By month 6 of PMF search, you should have at minimum: evidence of unprompted referrals from early users, a clear buyer archetype based on who actually paid (not who you thought would pay), and a pricing level that at least 10 buyers have validated by actually paying.
If any of these three are missing at month 6, the venture needs a significant pivot or needs to stop.
Implementation Checklist: Philippine PMF Search
- Pre-sale before building — 10 buyers at discounted price from network before any product development
- Measure week-4 unprompted referrals — set this as a formal metric before you launch, not after
- Account for payment cycle — build your conversion timeline around your buyer's payment infrastructure reality
- Run price elasticity test at month 3 — distinguish discount fit from genuine fit early
- Set a month-6 decision gate — define in advance what evidence you need to see to continue versus pivot
FAQ
How many users do you need to claim product-market fit in the Philippines? For B2B products: 10 paying customers with documented unprompted referrals is a meaningful signal. For consumer products, the threshold is higher because of lower revenue per customer — aim for 100 active monthly users with measurable retention (returning at week 4 without prompting).
Should you launch in Metro Manila first or go national? Metro Manila first for most B2B and professional products. The buyer concentration and infrastructure density make validation faster. Once you have proof in Metro Manila, regional expansion is easier to fundraise around and market from.
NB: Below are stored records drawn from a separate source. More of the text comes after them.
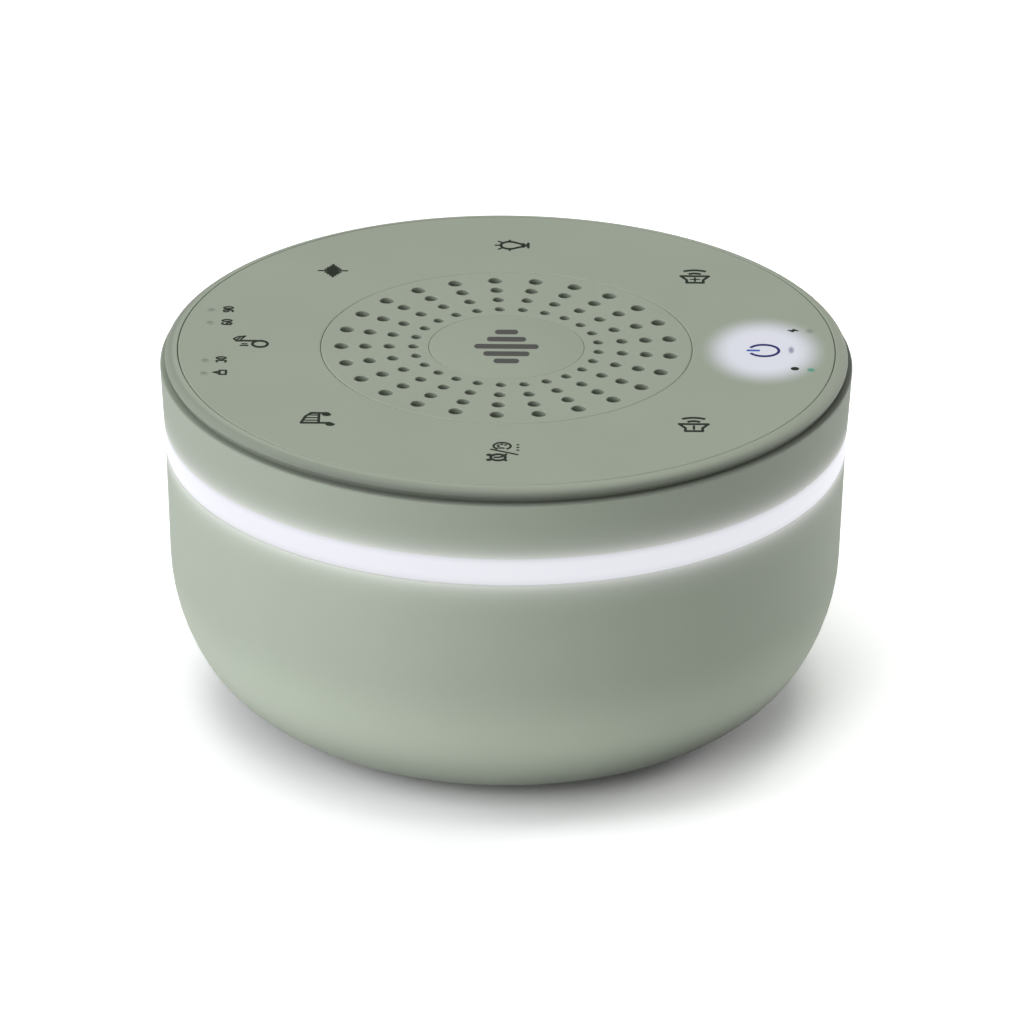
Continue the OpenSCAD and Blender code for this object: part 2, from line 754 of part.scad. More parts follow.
// Corrugated fabric disc that centres the coil
module speaker_spider() {
    waves = 3;
    steps = 36;
    lip = 1;
    r_low = former_r + lip;
    r_high = spider_out - lip;
    wave_z = [for (i = [0:steps]) 0.45 * sin(i * 360 * waves / steps)];
    wave_r = [for (i = [0:steps]) r_low + (r_high - r_low) * i / steps];
    color(amber) rotate_extrude() polygon(concat(
        [[former_r, spider_z]],
        [for (i = [0:steps]) [wave_r[i], spider_z + wave_z[i]]],
        [[spider_out, spider_z], [spider_out, spider_z + spider_t]],
        [for (i = [steps:-1:0]) [wave_r[i], spider_z + wave_z[i] + spider_t]],
        [[former_r, spider_z + spider_t]]
    ));
}

module magnet_top_plate() {
    color(steel) ring(gap_r, top_plate_r, z_magnet, top_plate_t);
}

module ring_magnet() {
    color(ferrite) ring(gap_r + 1.6, magnet_r, z_back_plate, magnet_t);
}

module magnet_yoke() {
    color(steel) difference() {
        union() {
            ring(0, magnet_r - 1, z_speaker_end, back_plate_t);
            translate([0, 0, z_speaker_end]) cylinder(h = z_magnet_top - z_speaker_end, r = pole_r);
        }
        translate([0, 0, z_speaker_end - 1]) cylinder(h = basket_h + magnet_t + 20, r = 2.5);
    }
}

// The two solder tags stand on an ear of the basket
tag_y = -basket_foot_r - 5.4;
tag_h = 2.4;
ear_w = 10;

module speaker_terminals() {
    color(amber) translate([-4.5, tag_y - 1.5, z_magnet_top + basket_skin]) cube([9, 3, 1]);
    color(steel) for (s = [-1, 1]) translate([s * 2.5 - 0.6, tag_y - 0.25, z_magnet_top + basket_skin])
        cube([1.2, 0.5, tag_h]);
}

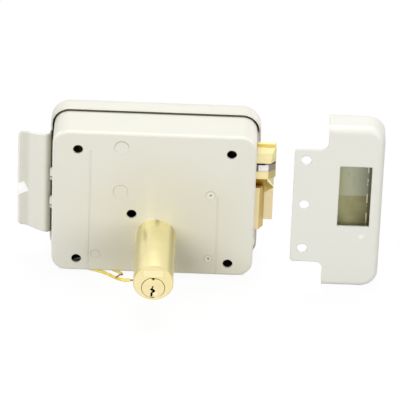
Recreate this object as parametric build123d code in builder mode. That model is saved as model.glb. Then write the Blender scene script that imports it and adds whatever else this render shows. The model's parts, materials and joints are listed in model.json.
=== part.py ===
from build123d import *
import os
from math import atan2, cos, degrees, pi, radians, sin, sqrt, tan

# Electric rim lock with its strike box, in millimetres.
# The origin is on the outer cylinder's axis, at the case's door-side face.
# +X points the way the latch shoots, +Y into the lock, away from the door, and +Z up.

# Case tray, the shell that lies against the door
case_width = 126.3
case_height = 101.4
case_x = -2.15
case_z = 23.35
case_wall_depth = 33.0
case_corner = 9.8
case_edge = 1.8
case_sheet = 1.5

# Cover, a shallow lid tray that slips over the case's wall
cover_gap = 1.2
cover_sheet = 1.0
cover_start = 25.2
lock_depth = 41.0
cover_edge = 8.0

# Edges of the case and cover
case_left = case_x - case_width / 2
case_right = case_x + case_width / 2
case_bottom = case_z - case_height / 2
case_top = case_z + case_height / 2
overhang = cover_gap + cover_sheet
floor_z = case_bottom - overhang

# Fixing holes through the case's face
fix_x = case_x + 0.15
fix_z = case_z - 1.85
fix_pitch_x = 95.0
fix_pitch_z = 80.0
fix_hole = 6.2
centre_fix_x = -15.5
centre_fix_z = 15.8

# Pressed crease lines beside the mechanism
crease_width = 0.8
crease_depth = 0.25
left_crease_x = -41.6
left_crease_top = 61.0
right_crease_x = 38.0
right_crease_top = 30.0

# Clearances
slide_gap = 0.3
running_gap = 0.05
screw_gap = 0.05
rivet_gap = 0.05
rivet_proud = 0.15
passing_gap = 0.5

# Outer cylinder with its plug set low
cylinder_diameter = 24.8
cylinder_reach = 53.3
cylinder_chamfer = 0.3
plug_diameter = 14.2
plug_chamfer = 0.25
plug_drop = 3.7
plug_proud = 0.3
plug_tail_diameter = 8.0
keyway_depth = 28.0
notch_depth = 1.2
stamp_width = 12.6
stamp_height = 5.0
stamp_z = 6.8
stamp_depth = 0.2
cylinder_screw_diameter = 4.0
cylinder_screw_x = 8.6
cylinder_screw_z = 5.0
cylinder_screw_length = 12.0
cylinder_screw_head = 7.0
cylinder_screw_head_height = 2.4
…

How do you handle the trust barrier for a new product with no track record? Founder credibility is the starting trust. Publishing your methodology, your real metrics (with context), and your documented failures builds the second layer of credibility. The third layer comes from early customer references. In the Philippine market, each layer requires more evidence than in markets where brand trust is built primarily through advertising.